Natürlich ist es furchtbar tragisch, dass Millionen Menschen ihre Arbeit verlieren und noch verlieren werden. Natürlich wird die soziale Ungerechtigkeit weiter steigen und die Armen werden auch dieses Mal ärmer und die Reichen reicher werden. Und natürlich wird uns diese Krise noch weiter beschäftigen, wenn sie schon längst vorbei ist. Doch wenn wir dieses Leid abziehen, weil wir es nicht ändern können und es ohnehin passieren wird, hat uns diese Krise vor allem eines gebracht: eine Entschleunigung des ständigen Wachstumswahns. Haben wir uns in den letzten Wochen nicht alle gefragt, ob uns dieses ständige Konsumieren eigentlich glücklich macht?
Brauchen wir denn alle paar Meter eine Modekette, die günstige und fragwürdig produzierte Ware als Modetrend verkauft? Müssen wir wirklich für 29 Euro nach Lissabon fliegen, obwohl jeder weiß, dass gerade Flugzeuge und deren Betrieb nicht nur umweltschädigend, sondern vor allem recht teuer sind? Sehen nur die Malediven auf Instagram gut aus oder stößt dort vielleicht auch die Tiroler Bergwelt auf Gefallen?

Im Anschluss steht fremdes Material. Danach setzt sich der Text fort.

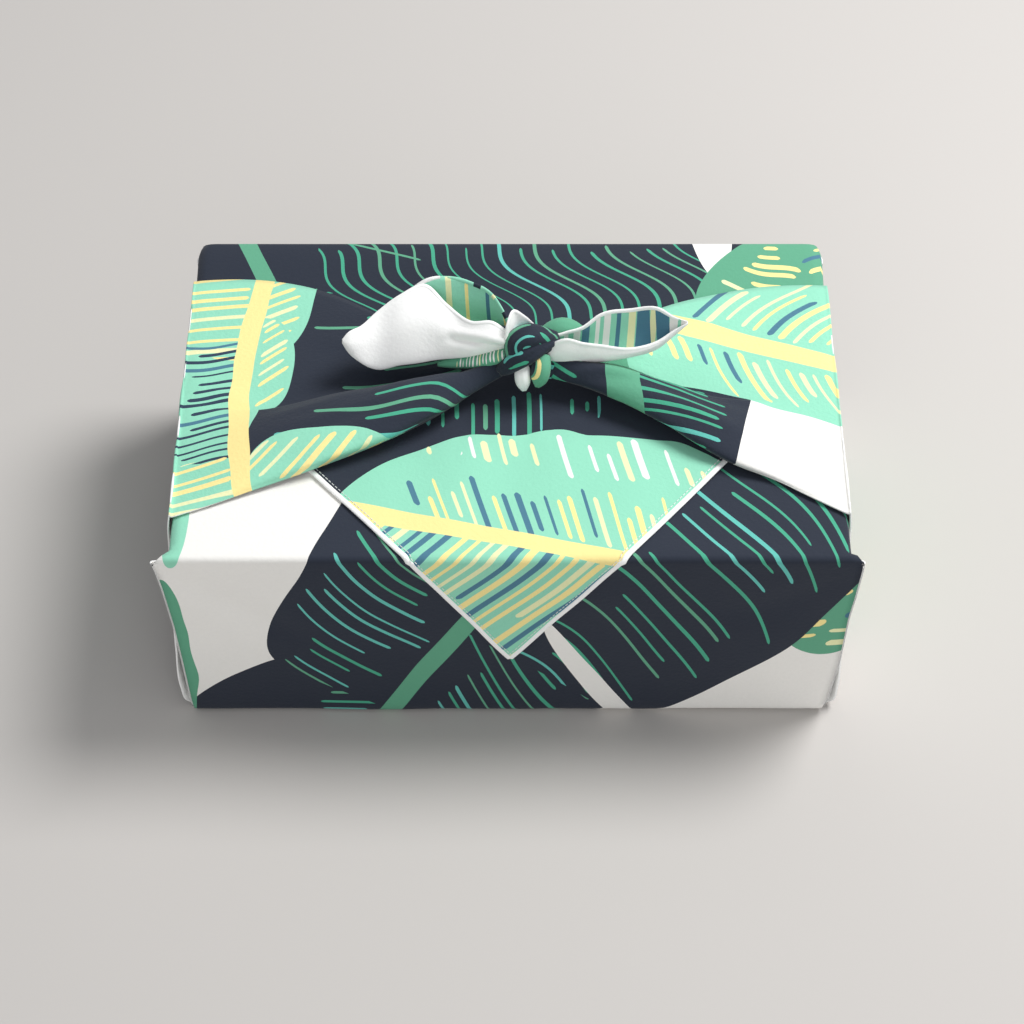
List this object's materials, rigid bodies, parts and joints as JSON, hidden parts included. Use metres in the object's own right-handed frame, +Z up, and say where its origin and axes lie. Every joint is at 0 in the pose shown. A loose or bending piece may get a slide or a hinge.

Und noch eine, nicht weniger wichtige Frage: Wollen wir wirklich weiterhin Betriebe unterstützen, die bei uns keine Steuern zahlen? Wenn eine österreichische Möbelkette ihre Abgaben lieber in Malta abführt, sollte sie dann nicht einfach dort um Staatshilfe anfragen? Und wenn ein Kreuzfahrtschiff unter der Flagge der Cayman Islands segelt, darf es sich dann wundern, wenn ihm nicht geholfen wird? Ein Geschäftsmodell, das darauf basiert, Gewinne nicht zu versteuern und wie in diesem Fall auch noch umweltschädlicher ist, als es viele Flugzeuge oder abertausende Autos je sein könnten, wird durch diese Krise abgeschafft und das ist wahrscheinlich gut so.
Zu bemitleiden sind aber diejenigen, die Geld ganz altmodisch mit Arbeit verdienen möchten und jetzt keine Grundlage mehr dafür haben. Veranstalter, Gastronomen, Hoteliers und alle ihre Zulieferer blicken in eine ungewisse Zukunft und können schlichtweg nichts dafür. Die großen Firmen allerdings, die den Markt mit Angeboten überschwemmen, die in Wahrheit keiner braucht, die ihren Eigentümern jährlich nicht oder kaum versteuerte Gewinne zukommen lassen und stets darauf achten, dass sie möglichst viel und ihre Mitarbeiter und Zulieferer möglichst wenig verdienen, mögen diese Krise ruhig spüren. Das geht allerdings nur, wenn die neue Normalität im Konsumverhalten nicht zurück in alte Muster fällt. Deshalb geht es nicht nur darum, regional zu kaufen, sondern vor allem auch Dinge, die man sich wirklich wünscht und braucht. Wenn man es dann noch schafft, eine Firma auszuwählen, die nicht nur aus Aktionären und Fonds besteht, hat die Krise diese Welt vielleicht nicht schlechter gemacht.